Self-assembling anti-cancer molecules created in minutesadmin
A simple method that involves making artificial anit-cancer molecules that act as the properties of one of the body’s natural defence systems has been developed by researchers. Molecules that are built similar to peptides, which are naturally produced in the body to fight cancer and infection, have been created by Professor Peter Scott at the University of Warwick, UK and his team. The molecules that were produced seemed to have been success in fighting off against colon cancer cells in laboratory tests, in collaboration with Roger Phillips at the Institute of Cancer Therapeutics, Bradford, UK. This study was published in Nature Chemistry.
In the past it is known that artificial peptides have been difficult and expensive to handle in large amounts. This new process only takes a few minutes and is not expensive. Peptides are quickly neutralised by the body’s biochemical defences before they can do their job when they are made as drugs. This new method has been able to correct these situations by being both rational and producing very stable molecules. The new peptides mimics are called triplexes and have a similar 3D helix form to original peptides. “The chemistry involved is like throwing Lego blocks into a bag, giving them a shake, and finding that you made a model of the Death Star” says Professor Scott. “The design to achieve that takes some thought and computing power, but once you’ve worked it out the method can be used to make a lot of complicated molecular objects.” Professor Scott says describes the process of developing this new method: “When the organic chemicals involved, an amino alcohol derivative and a picoline, are mixed with iron chloride in a solvent, such as water or methanol, they form strong bonds and are designed to naturally fold together in minutes to form a helix. It’s all thermodynamically downhill. The assembly instructions are encoded in the chemicals themselves.” “Once the solvent has been removed we are left with the peptide mimics in the form of crystals”, says Professor Scott.

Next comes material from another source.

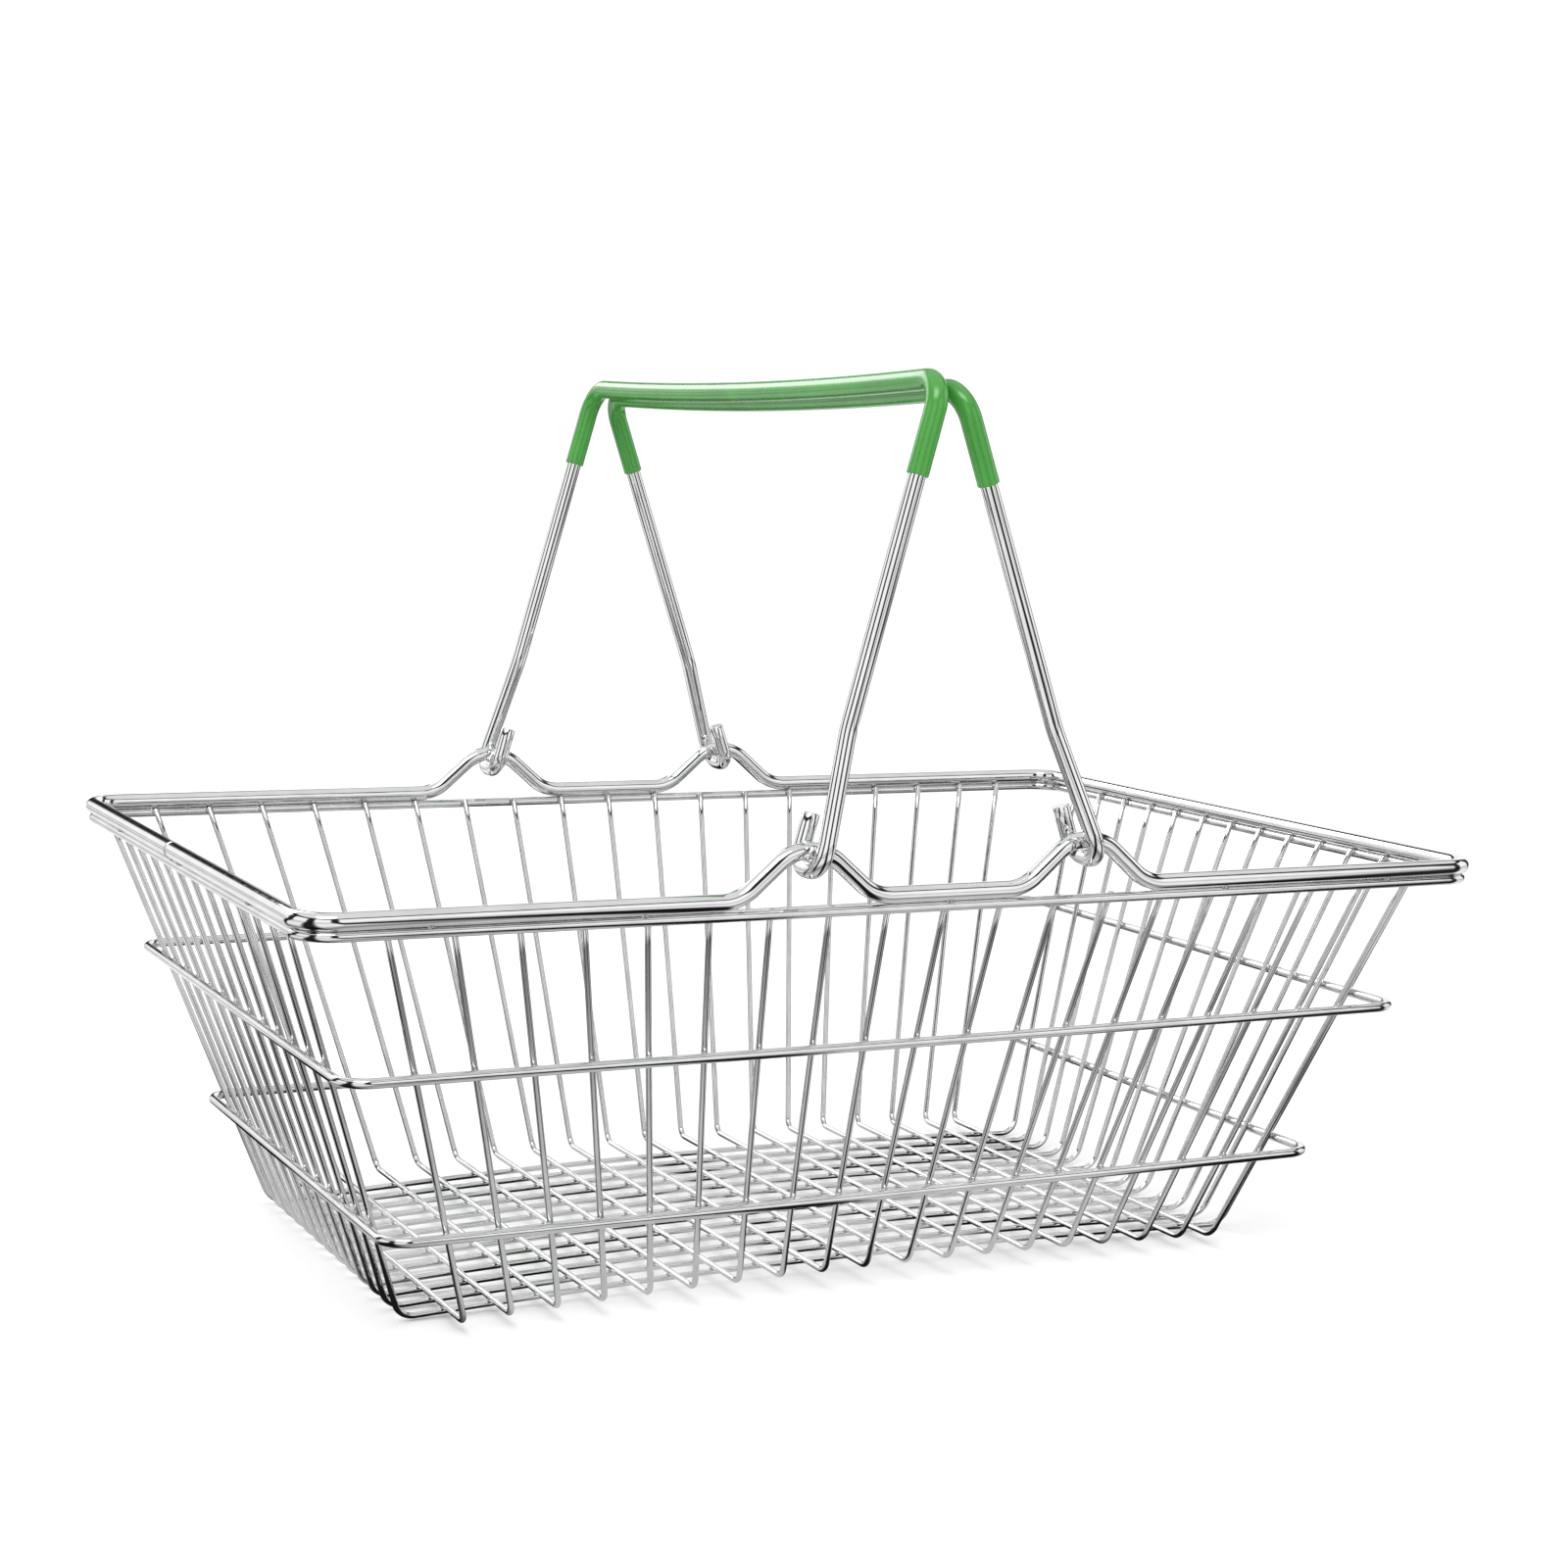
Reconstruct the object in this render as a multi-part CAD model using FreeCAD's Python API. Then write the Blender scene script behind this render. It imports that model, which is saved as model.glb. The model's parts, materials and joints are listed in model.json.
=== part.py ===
import FreeCAD
import Part
import math
import os

V = FreeCAD.Vector

# ---------------------------------------------------------------- dimensions
# Millimetres.  X = length, Y = width, Z = up.  Z = 0 is the underside.

# wire diameters
RIM_D = 6.0          # heavy rim rod
RING_D = 3.5         # the three plain rings
MESH_D = 2.2         # mesh wires of walls and base
HANDLE_D = 6.0       # handle rod
GRIP_D = 7.6         # outside of the vinyl sleeve
GRIP_BORE = 6.04     # inside of the vinyl sleeve
WELD_GAP = 0.02      # hairline between wires that only touch

# rim
RIM_HALF_X = 225.0   # centreline half length
RIM_HALF_Y = 151.5   # centreline half width
RIM_Z = 152.5        # centreline height
RIM_CORNER_R = 12.0

# handle humps pressed into the long sides of the rim
HUMP_X = 54.0        # crest distance from mid length
HUMP_RISE = 16.0     # crest centreline above rim centreline
HUMP_CREST_HALF = 6.5
HUMP_FOOT_HALF = 25.0
HUMP_CREST_R = 16.0
HUMP_FOOT_R = 17.0

# lower rings
MID_Z = 97.2
LOW_Z = 38.0
RING_CORNER_R = 10.0

# wall planes, measured at the mesh wire centrelines where Z = 0
FOOT_HALF_X = 168.7
FOOT_HALF_Y = 98.4

# cross wires: down the front wall, across the base, up the back wall
CROSS_COUNT = 19
CROSS_TOP_HALF = 198.5
CROSS_FOOT_HALF = 153.0
CROSS_LAST_SHIFT = -2.4   # the right-hand one stands a little close
CROSS_BEND_R = 5.5

# long wires: down the left wall, along the base, up the right wall
LONG_COUNT = 13
LONG_TOP_HALF = 122.3
LONG_FOOT_HALF = 79.1
LONG_BEND_R = 8.0

MESH_TOP_Z = 149.5   # trimmed ends of the mesh wires, just under the rim
BASE_ARCH = 4.6      # the base is sprung upward along its length
ARCH_SHARE = 0.90    # share of the base's half length in the one long bend

# handles
HOOK_HALF = 8.5      # half width of the hook under the hump
HOOK_R = 7.0
HOOK_PLAY = 0.25     # hook bar to hump crest
TAIL_LEN = 18.5      # hook bar centre to cut end
LEG_STRAIGHT = 9.0   # straight piece above the hook
LEG_STRAIGHT_R = 12.0
LEG_KINK_LEN = 47.5  # hook bar centre to the kink
LEG_KINK_R = 35.0
LEG_UPPER_HALF_Y = 152.5
GRIP_HALF_Y = 151.0
HANDLE_REACH = 168.4  # hook bar centre to grip centreline
GRIP_X_LEFT = -8.8   # grip centrelines at rest: the pair leans to the left
GRIP_X_RIGHT = -1.6
GRIP_SAG = 2.8       # the grip bar dips at mid width
GRIP_CORNER_R = 11.0
SLEEVE_LEG = 33.5    # sleeve reaches this far down each leg
SLEEVE_END_R = 0.35


# ------------------------------------------------------------------- helpers
def corner(p, q, r, radius):
    """Tangent points and middle of the bend of the given radius at q."""
    a = (p - q).normalize()
    b = (r - q).normalize()
    half = a.getAngle(b) / 2.0
    reach = radius / math.tan(half)
    centre = q + (a + b).normalize() * (radius / math.sin(half))
    middle = centre + (q - centre).normalize() * radius
    return q + a * reach, middle, q + b * reach


def bent_edges(points, radii, closed=False):
    """Straight runs joined by tangent bends.  radii match the bent points."""
    edges = []
    n = len(points)
    if closed:
        start = (points[-1] + points[0]) * 0.5
        loop = [start] + list(points) + [start]
    else:
        loop = list(points)
    here = loop[0]
    for i in range(1, len(loop) - 1):
        radius = radii[i - 1]
        first, middle, last = corner(loop[i - 1], loop[i], loop[i + 1], radius)
        if here.distanceToPoint(first) > 1e-6:
            edges.append(Part.makeLine(here, first))
        edges.append(Part.Arc(first, middle, last).toShape())
        here = last
    if here.distanceToPoint(loop[-1]) > 1e-6:
        edges.append(Part.makeLine(here, loop[-1]))
    return edges


def rod(edges, diameter):
    """A round rod swept along the edges."""
    path = Part.Wire(edges)
    first = edges[0]
    at = first.valueAt(first.FirstParameter)
    along = first.tangentAt(first.FirstParameter)
    circle = Part.Wire([Part.makeCircle(diameter / 2.0, at, along)])
    return path.makePipeShell([circle], True, False)


def ring(half_x, half_y, z, radius, diameter):
    """A closed rounded-rectangle ring."""
    points = [
        V(-half_x, -half_y, z),
        V(half_x, -half_y, z),
        V(half_x, half_y, z),
        V(-half_x, half_y, z),
    ]
    return rod(bent_edges(points, [radius] * 4, True), diameter)


def wall(foot, top, z):
    """Mesh wire distance from the middle, at height z, on a leaning wall."""
    return foot + (top - foot) * z / UNDER_Z


def base_rise(x):
    """Height of the sprung base above its ends, at distance x."""
    half = ARCH_HALF
    if abs(x) >= ARCH_TANGENT:
        return (half - abs(x)) * math.tan(ARCH_SLOPE)
    edge = (half - ARCH_TANGENT) * math.tan(ARCH_SLOPE)
    drop = math.sqrt(ARCH_R ** 2 - ARCH_TANGENT ** 2)
    return edge + math.sqrt(ARCH_R ** 2 - x ** 2) - drop


def save(shape, name):
    shape.exportStep("parts/" + name + ".step")


# ---------------------------------------------------------- derived positions
UNDER_Z = RIM_Z - RIM_D / 2.0 - RING_D / 2.0 - WELD_GAP
TOUCH = (RING_D + MESH_D) / 2.0 + WELD_GAP

# ring to mesh spacing, measured level, on the two leaning walls
SET_Y = TOUCH / math.cos(math.atan2(RIM_HALF_Y - FOOT_HALF_Y, UNDER_Z))
SET_X = TOUCH / math.cos(math.atan2(RIM_HALF_X - FOOT_HALF_X, UNDER_Z))
TOP_HALF_Y = RIM_HALF_Y - SET_Y
TOP_HALF_X = RIM_HALF_X - SET_X

# the arch is one bend between two straight ends
LONG_Z = MESH_D / 2.0
ARCH_HALF = wall(FOOT_HALF_X, TOP_HALF_X, LONG_Z)
ARCH_PEAK = BASE_ARCH / (1.0 - ARCH_SHARE / 2.0)
ARCH_SLOPE = math.atan2(ARCH_PEAK, ARCH_HALF)
ARCH_TANGENT = ARCH_SHARE * ARCH_HALF
ARCH_R = ARCH_TANGENT / math.sin(ARCH_SLOPE)

os.makedirs("parts", exist_ok=True)

# ------------------------------------------------------------------ rim wire
points = [V(-RIM_HALF_X, -RIM_HALF_Y, RIM_Z)]
radii = [RIM_CORNER_R]
profile = [
    (-HUMP_FOOT_HALF, 0.0, HUMP_FOOT_R),
    (-HUMP_CREST_HALF, HUMP_RISE, HUMP_CREST_R),
    (HUMP_CREST_HALF, HUMP_RISE, HUMP_CREST_R),
    (HUMP_FOOT_HALF, 0.0, HUMP_FOOT_R),
]
for crest in (-HUMP_X, HUMP_X):
    for dx, dz, radius in profile:
        points.append(V(crest + dx, -RIM_HALF_Y, RIM_Z + dz))
        radii.append(radius)
points.append(V(RIM_HALF_X, -RIM_HALF_Y, RIM_Z))
radii.append(RIM_CORNER_R)
points.append(V(RIM_HALF_X, RIM_HALF_Y, RIM_Z))
radii.append(RIM_CORNER_R)
for crest in (HUMP_X, -HUMP_X):
    for dx, dz, radius in profile:
        points.append(V(crest - dx, RIM_HALF_Y, RIM_Z + dz))
        radii.append(radius)
points.append(V(-RIM_HALF_X, RIM_HALF_Y, RIM_Z))
radii.append(RIM_CORNER_R)
rim = rod(bent_edges(points, radii, True), RIM_D)
save(rim, "rim_wire")

# --------------------------------------------------------------- plain rings
save(ring(RIM_HALF_X, RIM_HALF_Y, UNDER_Z, RIM_CORNER_R, RING_D), "upper_ring")
for name, z in (("middle_ring", MID_Z), ("low_ring", LOW_Z)):
    half_x = wall(FOOT_HALF_X, TOP_HALF_X, z) + SET_X
    half_y = wall(FOOT_HALF_Y, TOP_HALF_Y, z) + SET_Y
    save(ring(half_x, half_y, z, RING_CORNER_R, RING_D), name)

# --------------------------------------------------------------- cross wires
for i in range(CROSS_COUNT):
    step = 2.0 * i / (CROSS_COUNT - 1) - 1.0
    shift = CROSS_LAST_SHIFT if i == CROSS_COUNT - 1 else 0.0
    x_foot = CROSS_FOOT_HALF * step + shift
    x_top = CROSS_TOP_HALF * step + shift
    z_foot = LONG_Z + MESH_D + WELD_GAP + base_rise(x_foot)
    y_foot = wall(FOOT_HALF_Y, TOP_HALF_Y, z_foot)
    y_top = wall(FOOT_HALF_Y, TOP_HALF_Y, MESH_TOP_Z)
    points = [
        V(x_top, -y_top, MESH_TOP_Z),
        V(x_foot, -y_foot, z_foot),
        V(x_foot, y_foot, z_foot),
        V(x_top, y_top, MESH_TOP_Z),
    ]
    wire = rod(bent_edges(points, [CROSS_BEND_R] * 2), MESH_D)
    save(wire, "cross_wire_%02d" % (i + 1))

# ---------------------------------------------------------------- long wires
for j in range(LONG_COUNT):
    step = 2.0 * j / (LONG_COUNT - 1) - 1.0
    y_foot = LONG_FOOT_HALF * step
    y_top = LONG_TOP_HALF * step
    x_top = wall(FOOT_HALF_X, TOP_HALF_X, MESH_TOP_Z)
    points = [
        V(-x_top, y_top, MESH_TOP_Z),
        V(-ARCH_HALF, y_foot, LONG_Z),
        V(0, y_foot, LONG_Z + ARCH_PEAK),
        V(ARCH_HALF, y_foot, LONG_Z),
        V(x_top, y_top, MESH_TOP_Z),
    ]
    radii = [LONG_BEND_R, ARCH_R, LONG_BEND_R]
    wire = rod(bent_edges(points, radii), MESH_D)
    save(wire, "long_wire_%02d" % (j + 1))

# ------------------------------------------------------------------- handles
HINGE_Z = RIM_Z + HUMP_RISE - RIM_D / 2.0 - HANDLE_D / 2.0 - HOOK_PLAY


def handle_point(side, grip_x, y, u):
    """Point in the handle's own leaning plane, u up from the hook bar."""
    hinge_x = side * HUMP_X
    rise = math.sqrt(HANDLE_REACH ** 2 - (grip_x - hinge_x) ** 2)
    x = hinge_x + (grip_x - hinge_x) * u / HANDLE_REACH
    return V(x, y, HINGE_Z + rise * u / HANDLE_REACH)


def handle_edges(side, grip_x):
    """The rod from cut end to cut end, down one leg and up the other."""
    outer = RIM_HALF_Y + HOOK_HALF
    inner = RIM_HALF_Y - HOOK_HALF
    half = [
        (inner, TAIL_LEN, None),
        (inner, 0.0, HOOK_R),
        (outer, 0.0, HOOK_R),
        (outer, LEG_STRAIGHT, LEG_STRAIGHT_R),
        (LEG_UPPER_HALF_Y, LEG_KINK_LEN, LEG_KINK_R),
        (GRIP_HALF_Y, HANDLE_REACH, GRIP_CORNER_R),
    ]
    sag_u = HANDLE_REACH - 2.0 * GRIP_SAG
    sag_slope = math.atan2(2.0 * GRIP_SAG, GRIP_HALF_Y)
    sag_reach = GRIP_HALF_Y - GRIP_CORNER_R * 1.5
    sag_radius = sag_reach / math.tan(sag_slope)
    points = [handle_point(side, grip_x, -y, u) for y, u, _ in half]
    points.append(handle_point(side, grip_x, 0.0, sag_u))
    points += [handle_point(side, grip_x, y, u) for y, u, _ in reversed(half)]
    bends = [r for _, _, r in half[1:]]
    return bent_edges(points, bends + [sag_radius] + bends[::-1])


def sleeve_edges(edges, cut_z):
    """The part of the handle path above cut_z, which the vinyl covers."""
    kept = []
    for edge in edges:
        a = edge.valueAt(edge.FirstParameter)
        b = edge.valueAt(edge.LastParameter)
        if min(a.z, b.z) >= cut_z:
            kept.append(edge)
        elif max(a.z, b.z) > cut_z:
            t = (cut_z - a.z) / (b.z - a.z)
            cut = a + (b - a) * t
            if a.z < b.z:
                kept.append(Part.makeLine(cut, b))
            else:
                kept.append(Part.makeLine(a, cut))
    return kept


def grip(edges, cut_z):
    """Vinyl sleeve, its outer end edges eased."""
    outer = rod(edges, GRIP_D)
    ends = []
    for edge in outer.Edges:
        curve = edge.Curve
        if curve.TypeId != "Part::GeomCircle":
            continue
        if abs(curve.Radius - GRIP_D / 2.0) > 1e-4:
            continue
        if edge.BoundBox.ZMax < cut_z + GRIP_D:
            ends.append(edge)
    outer = outer.makeFillet(SLEEVE_END_R, ends)
    return outer.cut(rod(edges, GRIP_BORE))


for name, side, grip_x in (("left", -1.0, GRIP_X_LEFT), ("right", 1.0, GRIP_X_RIGHT)):
    edges = handle_edges(side, grip_x)
    cut_z = handle_point(side, grip_x, 0.0, HANDLE_REACH - SLEEVE_LEG).z
    save(rod(edges, HANDLE_D), "handle_wire_" + name)
    save(grip(sleeve_edges(edges, cut_z), cut_z), "grip_" + name)
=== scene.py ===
"""A chromed wire shopping basket with two swinging handles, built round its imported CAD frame."""

import json
import math

import bpy
from mathutils import Matrix, Vector


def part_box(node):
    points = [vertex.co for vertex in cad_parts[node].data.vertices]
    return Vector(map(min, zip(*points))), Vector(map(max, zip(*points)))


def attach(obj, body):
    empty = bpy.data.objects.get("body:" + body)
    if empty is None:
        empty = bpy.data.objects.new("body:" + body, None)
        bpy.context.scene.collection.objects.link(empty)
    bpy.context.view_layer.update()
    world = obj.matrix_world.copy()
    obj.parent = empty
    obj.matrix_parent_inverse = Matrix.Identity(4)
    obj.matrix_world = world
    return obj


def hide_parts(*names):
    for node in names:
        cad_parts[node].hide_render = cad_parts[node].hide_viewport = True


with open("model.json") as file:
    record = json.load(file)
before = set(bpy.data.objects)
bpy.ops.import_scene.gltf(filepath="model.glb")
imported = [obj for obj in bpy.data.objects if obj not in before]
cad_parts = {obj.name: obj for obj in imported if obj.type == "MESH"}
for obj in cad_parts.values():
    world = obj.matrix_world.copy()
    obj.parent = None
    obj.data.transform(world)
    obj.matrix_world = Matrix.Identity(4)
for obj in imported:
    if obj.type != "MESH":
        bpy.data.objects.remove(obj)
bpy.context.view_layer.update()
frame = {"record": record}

MM = 0.001

# ------------------------------------------------------------ driving dimensions
# Wire gauges and bend radii in metres. Places come from the frame's boxes.
RIM_R = 3.0 * MM
RING_R = 1.75 * MM
MESH_R = 1.1 * MM
GRIP_R = 3.8 * MM
RIM_CORNER = 12.0 * MM
RING_CORNER = 10.0 * MM
CROSS_BEND = 5.5 * MM
LONG_BEND = 8.0 * MM
GRIP_CORNER = 11.0 * MM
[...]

“There are no complicated separations to do, and unlike a Lego model kit there are no mysterious bits left over. In practical terms, the chemistry is pretty conventional. The beauty is that these big molecules assemble themselves. Nature uses this kind of self-assembly to make complex asymmetric molecules like proteins all the time, but doing it artificially is a major challenge.”Though this new method has been seen as a success, further research will have to be conducted before officially putting this method to work.